--- START OF Materials provided ---

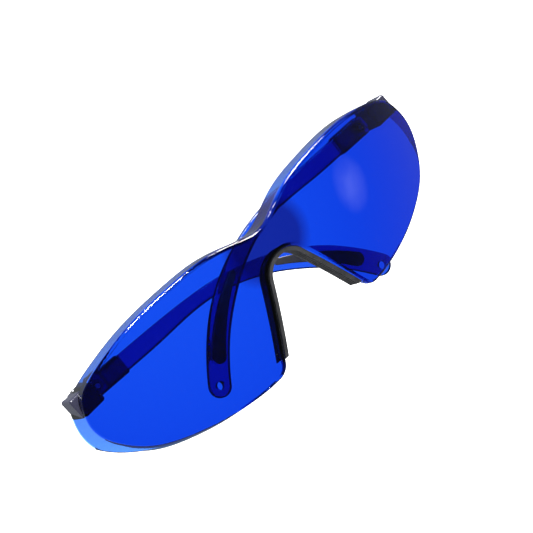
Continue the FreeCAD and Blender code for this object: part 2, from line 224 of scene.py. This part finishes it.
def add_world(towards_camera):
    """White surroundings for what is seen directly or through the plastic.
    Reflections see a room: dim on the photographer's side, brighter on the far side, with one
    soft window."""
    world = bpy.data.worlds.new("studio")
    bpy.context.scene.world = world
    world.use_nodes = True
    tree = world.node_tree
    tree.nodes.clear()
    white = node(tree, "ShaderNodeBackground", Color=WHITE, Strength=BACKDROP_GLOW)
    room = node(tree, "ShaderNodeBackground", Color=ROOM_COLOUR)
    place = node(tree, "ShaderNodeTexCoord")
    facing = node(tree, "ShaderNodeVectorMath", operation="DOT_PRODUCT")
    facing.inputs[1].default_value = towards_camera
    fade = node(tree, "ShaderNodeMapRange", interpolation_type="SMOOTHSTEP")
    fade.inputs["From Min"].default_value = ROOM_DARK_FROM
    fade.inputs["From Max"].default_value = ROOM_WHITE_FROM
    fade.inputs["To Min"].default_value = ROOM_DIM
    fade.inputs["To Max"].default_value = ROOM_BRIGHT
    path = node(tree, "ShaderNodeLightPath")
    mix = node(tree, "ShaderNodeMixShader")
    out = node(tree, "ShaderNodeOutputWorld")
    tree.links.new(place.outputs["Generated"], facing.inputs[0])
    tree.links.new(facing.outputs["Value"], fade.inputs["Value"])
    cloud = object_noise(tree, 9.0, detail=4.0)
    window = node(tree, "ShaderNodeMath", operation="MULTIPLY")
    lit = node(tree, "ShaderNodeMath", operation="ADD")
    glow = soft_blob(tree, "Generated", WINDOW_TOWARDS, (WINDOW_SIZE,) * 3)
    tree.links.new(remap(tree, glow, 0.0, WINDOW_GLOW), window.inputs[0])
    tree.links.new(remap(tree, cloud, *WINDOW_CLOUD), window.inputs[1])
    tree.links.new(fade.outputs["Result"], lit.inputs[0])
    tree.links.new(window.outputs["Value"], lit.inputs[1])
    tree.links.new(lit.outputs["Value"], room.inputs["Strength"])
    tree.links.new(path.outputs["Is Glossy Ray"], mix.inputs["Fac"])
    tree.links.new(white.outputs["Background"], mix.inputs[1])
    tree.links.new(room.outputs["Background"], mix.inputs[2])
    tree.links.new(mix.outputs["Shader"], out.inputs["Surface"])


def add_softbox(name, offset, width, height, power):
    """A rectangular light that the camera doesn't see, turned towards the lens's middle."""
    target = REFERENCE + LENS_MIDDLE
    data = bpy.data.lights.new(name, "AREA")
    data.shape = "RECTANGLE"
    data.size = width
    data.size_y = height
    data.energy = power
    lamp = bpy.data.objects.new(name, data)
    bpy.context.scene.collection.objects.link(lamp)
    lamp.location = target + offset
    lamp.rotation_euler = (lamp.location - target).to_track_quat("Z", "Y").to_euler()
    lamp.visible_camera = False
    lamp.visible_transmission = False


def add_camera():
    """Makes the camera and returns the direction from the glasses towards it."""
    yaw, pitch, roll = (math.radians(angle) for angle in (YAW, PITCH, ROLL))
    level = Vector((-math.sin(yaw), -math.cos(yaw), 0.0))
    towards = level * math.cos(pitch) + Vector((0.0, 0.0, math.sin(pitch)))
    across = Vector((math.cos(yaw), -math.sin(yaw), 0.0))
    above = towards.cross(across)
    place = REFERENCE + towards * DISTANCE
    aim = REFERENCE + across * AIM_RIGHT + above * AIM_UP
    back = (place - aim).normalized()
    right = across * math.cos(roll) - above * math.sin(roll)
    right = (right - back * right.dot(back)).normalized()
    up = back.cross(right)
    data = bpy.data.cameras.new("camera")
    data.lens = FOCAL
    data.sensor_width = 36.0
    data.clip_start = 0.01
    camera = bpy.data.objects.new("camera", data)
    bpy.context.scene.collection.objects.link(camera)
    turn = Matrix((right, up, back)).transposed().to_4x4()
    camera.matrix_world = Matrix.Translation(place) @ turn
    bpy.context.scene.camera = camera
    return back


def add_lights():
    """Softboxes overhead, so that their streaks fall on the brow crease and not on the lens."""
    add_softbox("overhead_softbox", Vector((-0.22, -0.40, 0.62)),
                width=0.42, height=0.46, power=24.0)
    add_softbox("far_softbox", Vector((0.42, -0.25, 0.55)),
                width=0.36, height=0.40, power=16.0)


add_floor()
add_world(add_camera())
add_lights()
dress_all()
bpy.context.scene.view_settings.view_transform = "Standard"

--- END OF Materials provided ---
--- START OF Materials provided ---

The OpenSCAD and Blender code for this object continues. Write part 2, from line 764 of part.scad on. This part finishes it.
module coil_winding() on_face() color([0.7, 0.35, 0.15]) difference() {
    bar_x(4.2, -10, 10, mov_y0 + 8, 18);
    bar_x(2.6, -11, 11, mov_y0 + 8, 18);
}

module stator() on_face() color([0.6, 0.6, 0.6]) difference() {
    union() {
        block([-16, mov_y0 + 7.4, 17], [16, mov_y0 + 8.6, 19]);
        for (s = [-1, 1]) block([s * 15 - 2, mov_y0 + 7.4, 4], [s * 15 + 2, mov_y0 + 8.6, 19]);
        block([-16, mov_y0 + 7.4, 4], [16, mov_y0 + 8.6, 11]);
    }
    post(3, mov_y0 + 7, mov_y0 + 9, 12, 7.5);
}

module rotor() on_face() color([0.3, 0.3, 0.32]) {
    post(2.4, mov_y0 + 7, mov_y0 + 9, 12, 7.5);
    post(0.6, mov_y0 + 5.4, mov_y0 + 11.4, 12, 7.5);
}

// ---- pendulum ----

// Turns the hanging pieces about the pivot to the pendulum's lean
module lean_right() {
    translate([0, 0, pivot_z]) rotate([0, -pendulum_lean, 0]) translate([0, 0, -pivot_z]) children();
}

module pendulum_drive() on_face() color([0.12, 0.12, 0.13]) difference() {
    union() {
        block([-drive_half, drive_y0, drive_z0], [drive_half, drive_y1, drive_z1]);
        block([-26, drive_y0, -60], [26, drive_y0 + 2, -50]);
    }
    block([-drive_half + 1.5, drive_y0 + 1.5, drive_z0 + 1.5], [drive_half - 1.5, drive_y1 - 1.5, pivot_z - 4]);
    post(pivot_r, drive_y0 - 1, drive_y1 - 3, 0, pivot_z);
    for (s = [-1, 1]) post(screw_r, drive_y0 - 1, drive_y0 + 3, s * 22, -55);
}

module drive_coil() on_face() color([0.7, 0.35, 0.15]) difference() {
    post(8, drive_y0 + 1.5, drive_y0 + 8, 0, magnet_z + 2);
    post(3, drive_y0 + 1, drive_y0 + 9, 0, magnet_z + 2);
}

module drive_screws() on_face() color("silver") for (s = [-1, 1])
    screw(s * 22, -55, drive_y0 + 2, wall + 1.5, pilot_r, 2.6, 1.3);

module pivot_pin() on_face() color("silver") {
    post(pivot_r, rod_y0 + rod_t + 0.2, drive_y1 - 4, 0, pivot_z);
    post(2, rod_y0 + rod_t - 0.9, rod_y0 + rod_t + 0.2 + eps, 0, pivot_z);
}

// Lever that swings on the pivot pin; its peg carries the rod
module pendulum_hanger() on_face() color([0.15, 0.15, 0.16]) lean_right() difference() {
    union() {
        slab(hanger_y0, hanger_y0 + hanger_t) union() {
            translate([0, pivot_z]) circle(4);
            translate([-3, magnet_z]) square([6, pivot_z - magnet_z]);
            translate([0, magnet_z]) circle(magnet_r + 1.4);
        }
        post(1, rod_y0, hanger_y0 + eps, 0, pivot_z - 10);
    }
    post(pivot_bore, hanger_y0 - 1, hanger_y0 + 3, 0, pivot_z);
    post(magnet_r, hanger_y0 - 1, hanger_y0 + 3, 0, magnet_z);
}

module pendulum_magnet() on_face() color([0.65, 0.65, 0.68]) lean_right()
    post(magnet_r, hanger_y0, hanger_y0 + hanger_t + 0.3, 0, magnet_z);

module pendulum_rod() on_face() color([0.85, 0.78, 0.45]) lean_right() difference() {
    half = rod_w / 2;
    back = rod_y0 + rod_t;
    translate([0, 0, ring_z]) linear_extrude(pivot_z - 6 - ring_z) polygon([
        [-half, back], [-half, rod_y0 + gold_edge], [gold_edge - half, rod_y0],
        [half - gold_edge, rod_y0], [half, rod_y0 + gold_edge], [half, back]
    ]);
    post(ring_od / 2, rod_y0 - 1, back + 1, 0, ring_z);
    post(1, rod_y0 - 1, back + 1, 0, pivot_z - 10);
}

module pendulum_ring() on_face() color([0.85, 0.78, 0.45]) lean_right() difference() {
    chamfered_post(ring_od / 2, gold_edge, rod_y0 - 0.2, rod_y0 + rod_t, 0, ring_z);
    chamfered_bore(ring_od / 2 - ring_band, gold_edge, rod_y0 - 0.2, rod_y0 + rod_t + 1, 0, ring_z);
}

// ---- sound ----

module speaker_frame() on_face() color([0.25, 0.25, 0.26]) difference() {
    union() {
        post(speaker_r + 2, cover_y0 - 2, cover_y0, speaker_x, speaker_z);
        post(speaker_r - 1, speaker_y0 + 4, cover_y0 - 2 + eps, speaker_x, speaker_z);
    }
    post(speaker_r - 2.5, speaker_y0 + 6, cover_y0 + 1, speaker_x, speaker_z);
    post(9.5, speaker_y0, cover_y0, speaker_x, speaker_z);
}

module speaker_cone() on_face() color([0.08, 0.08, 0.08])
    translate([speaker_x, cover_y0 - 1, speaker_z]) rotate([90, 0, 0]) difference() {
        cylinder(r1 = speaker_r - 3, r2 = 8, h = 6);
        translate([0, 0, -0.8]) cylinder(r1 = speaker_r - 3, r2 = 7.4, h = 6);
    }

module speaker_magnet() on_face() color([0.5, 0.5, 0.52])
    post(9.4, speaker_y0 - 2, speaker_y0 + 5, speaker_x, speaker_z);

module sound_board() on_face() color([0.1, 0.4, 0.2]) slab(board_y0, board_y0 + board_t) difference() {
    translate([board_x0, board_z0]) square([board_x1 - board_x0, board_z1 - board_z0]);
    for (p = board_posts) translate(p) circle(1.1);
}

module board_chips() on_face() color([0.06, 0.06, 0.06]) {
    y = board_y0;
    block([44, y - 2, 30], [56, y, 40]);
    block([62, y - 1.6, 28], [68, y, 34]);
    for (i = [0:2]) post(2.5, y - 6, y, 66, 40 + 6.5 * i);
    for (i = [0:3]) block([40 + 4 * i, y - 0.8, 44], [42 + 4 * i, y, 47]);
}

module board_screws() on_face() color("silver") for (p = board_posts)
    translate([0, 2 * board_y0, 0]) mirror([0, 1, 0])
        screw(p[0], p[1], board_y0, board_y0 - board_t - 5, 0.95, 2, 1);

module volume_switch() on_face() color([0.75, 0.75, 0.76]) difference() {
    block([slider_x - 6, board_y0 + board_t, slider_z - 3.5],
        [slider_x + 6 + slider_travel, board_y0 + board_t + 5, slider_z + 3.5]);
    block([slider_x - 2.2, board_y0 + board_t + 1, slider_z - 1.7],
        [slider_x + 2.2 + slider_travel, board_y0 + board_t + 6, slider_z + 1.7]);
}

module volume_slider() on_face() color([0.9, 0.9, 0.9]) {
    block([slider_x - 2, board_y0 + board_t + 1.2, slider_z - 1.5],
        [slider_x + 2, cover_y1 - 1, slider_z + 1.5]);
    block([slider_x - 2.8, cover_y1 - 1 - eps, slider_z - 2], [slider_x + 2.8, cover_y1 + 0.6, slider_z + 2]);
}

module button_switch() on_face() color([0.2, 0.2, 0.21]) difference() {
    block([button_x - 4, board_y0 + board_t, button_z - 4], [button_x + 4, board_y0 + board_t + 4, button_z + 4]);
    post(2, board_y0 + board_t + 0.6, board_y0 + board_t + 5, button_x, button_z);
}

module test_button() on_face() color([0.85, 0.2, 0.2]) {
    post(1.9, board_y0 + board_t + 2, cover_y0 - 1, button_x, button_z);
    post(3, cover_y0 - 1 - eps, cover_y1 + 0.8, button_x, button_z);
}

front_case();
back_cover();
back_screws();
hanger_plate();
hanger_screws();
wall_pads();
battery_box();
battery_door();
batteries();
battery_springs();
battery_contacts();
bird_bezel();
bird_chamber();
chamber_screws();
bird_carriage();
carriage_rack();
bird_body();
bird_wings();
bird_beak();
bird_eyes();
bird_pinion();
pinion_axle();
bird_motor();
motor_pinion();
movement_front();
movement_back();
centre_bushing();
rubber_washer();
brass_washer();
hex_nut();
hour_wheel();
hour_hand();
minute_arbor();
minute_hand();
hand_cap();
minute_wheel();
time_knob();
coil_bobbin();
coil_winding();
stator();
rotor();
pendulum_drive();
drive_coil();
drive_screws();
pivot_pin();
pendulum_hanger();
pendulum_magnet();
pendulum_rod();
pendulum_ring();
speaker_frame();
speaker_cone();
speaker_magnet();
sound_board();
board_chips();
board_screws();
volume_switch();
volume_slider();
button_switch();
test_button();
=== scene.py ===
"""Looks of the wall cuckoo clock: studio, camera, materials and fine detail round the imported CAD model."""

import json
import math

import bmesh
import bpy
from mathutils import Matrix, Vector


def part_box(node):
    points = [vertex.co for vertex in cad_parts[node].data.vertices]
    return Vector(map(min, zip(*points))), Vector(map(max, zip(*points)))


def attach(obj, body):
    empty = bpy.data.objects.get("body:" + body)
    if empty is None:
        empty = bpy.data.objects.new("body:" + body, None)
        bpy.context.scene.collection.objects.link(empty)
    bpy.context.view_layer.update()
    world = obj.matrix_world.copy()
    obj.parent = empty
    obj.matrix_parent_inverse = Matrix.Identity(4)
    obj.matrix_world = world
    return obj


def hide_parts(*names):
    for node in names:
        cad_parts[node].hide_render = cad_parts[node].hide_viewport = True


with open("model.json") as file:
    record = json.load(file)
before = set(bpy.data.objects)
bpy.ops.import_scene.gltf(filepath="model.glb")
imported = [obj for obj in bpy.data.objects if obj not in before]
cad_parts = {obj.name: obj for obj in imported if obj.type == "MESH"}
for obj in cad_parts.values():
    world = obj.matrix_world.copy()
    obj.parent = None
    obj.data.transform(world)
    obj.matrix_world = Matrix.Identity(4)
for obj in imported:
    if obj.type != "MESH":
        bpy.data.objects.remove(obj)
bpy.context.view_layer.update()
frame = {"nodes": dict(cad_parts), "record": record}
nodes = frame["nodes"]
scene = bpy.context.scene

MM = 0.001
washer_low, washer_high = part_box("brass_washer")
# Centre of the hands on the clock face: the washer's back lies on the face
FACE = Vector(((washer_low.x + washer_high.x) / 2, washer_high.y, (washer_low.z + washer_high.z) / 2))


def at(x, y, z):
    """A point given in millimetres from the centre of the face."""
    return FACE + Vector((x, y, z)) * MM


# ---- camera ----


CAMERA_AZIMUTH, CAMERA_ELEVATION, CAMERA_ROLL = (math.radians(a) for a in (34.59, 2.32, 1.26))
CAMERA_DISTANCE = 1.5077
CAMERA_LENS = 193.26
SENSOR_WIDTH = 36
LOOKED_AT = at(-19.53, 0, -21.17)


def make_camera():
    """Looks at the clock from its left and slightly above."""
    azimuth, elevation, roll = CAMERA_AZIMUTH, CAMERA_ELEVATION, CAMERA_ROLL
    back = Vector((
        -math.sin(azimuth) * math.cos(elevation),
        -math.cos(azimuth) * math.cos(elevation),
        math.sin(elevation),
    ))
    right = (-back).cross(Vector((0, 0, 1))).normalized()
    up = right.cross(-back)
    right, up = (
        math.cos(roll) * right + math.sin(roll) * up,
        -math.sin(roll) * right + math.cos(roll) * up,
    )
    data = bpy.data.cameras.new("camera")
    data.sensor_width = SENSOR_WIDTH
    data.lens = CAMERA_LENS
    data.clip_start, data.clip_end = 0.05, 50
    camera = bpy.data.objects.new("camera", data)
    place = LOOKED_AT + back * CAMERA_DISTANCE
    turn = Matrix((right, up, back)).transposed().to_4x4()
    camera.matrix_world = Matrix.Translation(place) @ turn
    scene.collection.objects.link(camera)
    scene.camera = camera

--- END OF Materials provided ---
--- START OF Materials provided ---

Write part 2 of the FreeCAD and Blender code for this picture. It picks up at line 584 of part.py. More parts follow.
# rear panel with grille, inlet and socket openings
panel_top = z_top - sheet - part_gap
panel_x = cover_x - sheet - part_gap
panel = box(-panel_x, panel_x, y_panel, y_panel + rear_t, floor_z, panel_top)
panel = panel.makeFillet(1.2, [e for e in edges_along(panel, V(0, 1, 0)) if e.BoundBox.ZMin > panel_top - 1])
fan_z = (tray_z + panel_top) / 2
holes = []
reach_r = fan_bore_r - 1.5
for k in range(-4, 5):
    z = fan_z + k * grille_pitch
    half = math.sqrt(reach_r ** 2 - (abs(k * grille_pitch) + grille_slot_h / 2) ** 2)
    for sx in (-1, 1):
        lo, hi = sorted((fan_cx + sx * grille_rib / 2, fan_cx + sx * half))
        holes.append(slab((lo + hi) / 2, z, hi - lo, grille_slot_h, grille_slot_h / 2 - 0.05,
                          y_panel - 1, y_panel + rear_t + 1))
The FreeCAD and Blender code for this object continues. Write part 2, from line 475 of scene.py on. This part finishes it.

--- END OF Materials provided ---

*What this task involves*:
Report the count of lines in the entries that contain the string "continues", and nothing besides it.

*Answer to this task*:
2